**What you will do:** Search the listing below for the string "name" and show each line that contains it.

-- START Recorded information --

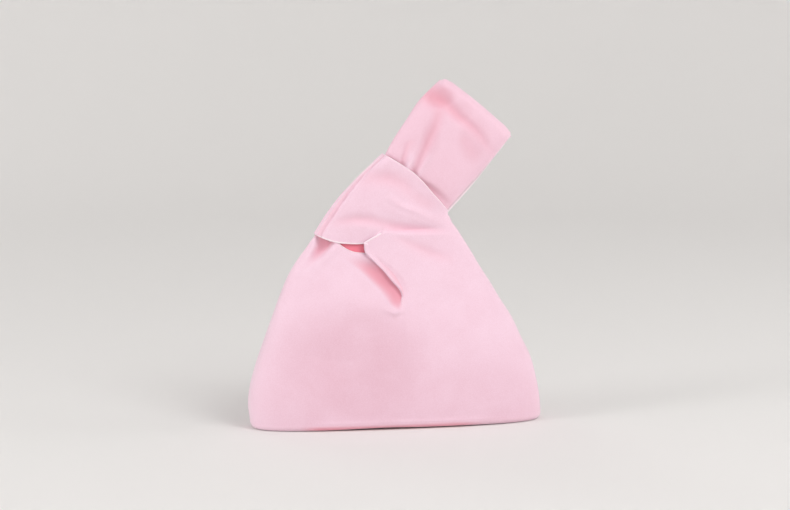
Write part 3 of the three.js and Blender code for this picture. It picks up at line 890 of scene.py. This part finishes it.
# Soft ridges and valleys: rows of distance across, distance along, height and width
STRAP_CRESTS = [
    [(0, 0, 0, 3), (-11.4, 2.5, -1.2, 3), (-23.5, 3.2, -1.4, 3.2), (-35, 2.4, -0.9, 3.2)],
    [(4.8, -6, -0.8, 2.4), (5, 3.6, -1.7, 2.8), (8.2, 16.1, -2.2, 3.2), (11.3, 26.9, -2.4, 3.7),
     (13.6, 33.7, -2.4, 4), (15.6, 42.3, -2.3, 4.4), (19.8, 53, -2.1, 4.8), (24, 60, -1.2, 6)],
    [(0.8, -4, 0.3, 2.4), (1.2, 5, 0.9, 2.6), (4, 18.8, 0.8, 3.2), (8, 32.6, 0, 3.8)],
    [(16.6, -4, -0.8, 1.8), (17.2, 2.7, -1.6, 1.9), (20, 9.1, -1.7, 2.1), (23.8, 18.2, -1.3, 2.6),
     (21, 26, 0, 3)],
    [(11.4, -4, 0.8, 2.1), (11.8, 3.7, 1.8, 2.1), (14, 10.3, 1.6, 2.3), (17.6, 17.6, 0, 2.8)],
    [(42, 57, -2.4, 7), (34, 60.5, -4, 8), (28, 63.5, -4, 7), (20, 64.4, -3.4, 5.4), (12, 63, -3, 4.6),
     (3, 62.6, -2.6, 4.2), (-5, 63, -2.3, 4), (-12.5, 62.4, -1.8, 3.8), (-21, 60.8, -1.2, 3.6),
     (-31, 58.3, -0.8, 3.4), (-42, 54.5, -0.5, 3.4)],
    [(-5, 55, 0, 5), (-12, 50.5, -0.8, 5.5), (-22, 45.5, -0.8, 5.5), (-32, 42, 0, 5)],
]


def strap_place(along, across):
    """Front plane place of a point of the strap."""
    return KNOT + np.asarray(along)[..., None] * ALONG + np.asarray(across)[..., None] * ACROSS


def strap_depth(along, across, side):
    """Half depth of the strap at a place, on the front or the back, and its painted shade."""
    left, right = follow(STRAP_LEFT, along), follow(STRAP_RIGHT[side], along)
    share = 2 * (across - right) / (left - right) - 1
    edge = mix(*STRAP_EDGE, (share + 1) / 2)
    relief = crests(STRAP_CRESTS, across, along) * (1.0 if side < 0 else BACK_RELIEF)
    depth = follow(STRAP_DEPTH, along) + relief
    depth = edge + (depth - edge) * np.sqrt(1 - np.clip(np.abs(share), 0, 1) ** STRAP_POWER)
    top = follow(STRAP_TOP, across)
    turn = np.clip((along - top + STRAP_FOLD) / STRAP_FOLD, 0, 1)
    painted_shade = np.clip(STRAP_SHADE - relief / DEEP_VALLEY, 0, 1)
    return SEAM_HALF + (depth - SEAM_HALF) * np.sqrt(1 - turn**2), painted_shade


def strap_surface(side, margin=0.0):
    """Outer face of the strap's front or back, drawn in by a margin at its edges."""
    share = 2 * spread(STRAP_COLUMNS)[None, :] - 1
    level = np.sin(np.linspace(0, np.pi / 2, STRAP_ROWS + 1))[:, None]
    along = STRAP_FOOT + STRAP_GUESS * level + 0 * share
    for _ in range(STRAP_ROUNDS):
        left, right = follow(STRAP_LEFT, along) - margin, follow(STRAP_RIGHT[side], along) + margin
        across = mix(right, left, (share + 1) / 2)
        along = STRAP_FOOT + (follow(STRAP_TOP, across) - margin - STRAP_FOOT) * level
    depth, painted_shade = strap_depth(along, across, side)
    return grid_surface(strap_place(along, across), depth, painted_shade)


# Margin by which the strap's lining is drawn in at its edges, and its distance below the outer face
STRAP_LINING_MARGIN = 1.2
STRAP_LINING_INSET = 1.35


def join_neck_and_handle(piece):
    """Cloth that goes on from the neck of the strap into the carrying loop, with its placing baked into
    its mesh.
    """
    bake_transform(piece)


def add_strap_cloth(name, side):
    web = add_layer(f"strap_{name}", strap_surface(side), side, 0.0, WEB, CLOTH)
    join_neck_and_handle(web)
    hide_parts(f"neck_{name}_web", f"strap_bend_{name}", f"handle_{name}_web")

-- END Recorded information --

**Answer:**
def add_strap_cloth(name, side):
    web = add_layer(f"strap_{name}", strap_surface(side), side, 0.0, WEB, CLOTH)
    hide_parts(f"neck_{name}_web", f"strap_bend_{name}", f"handle_{name}_web")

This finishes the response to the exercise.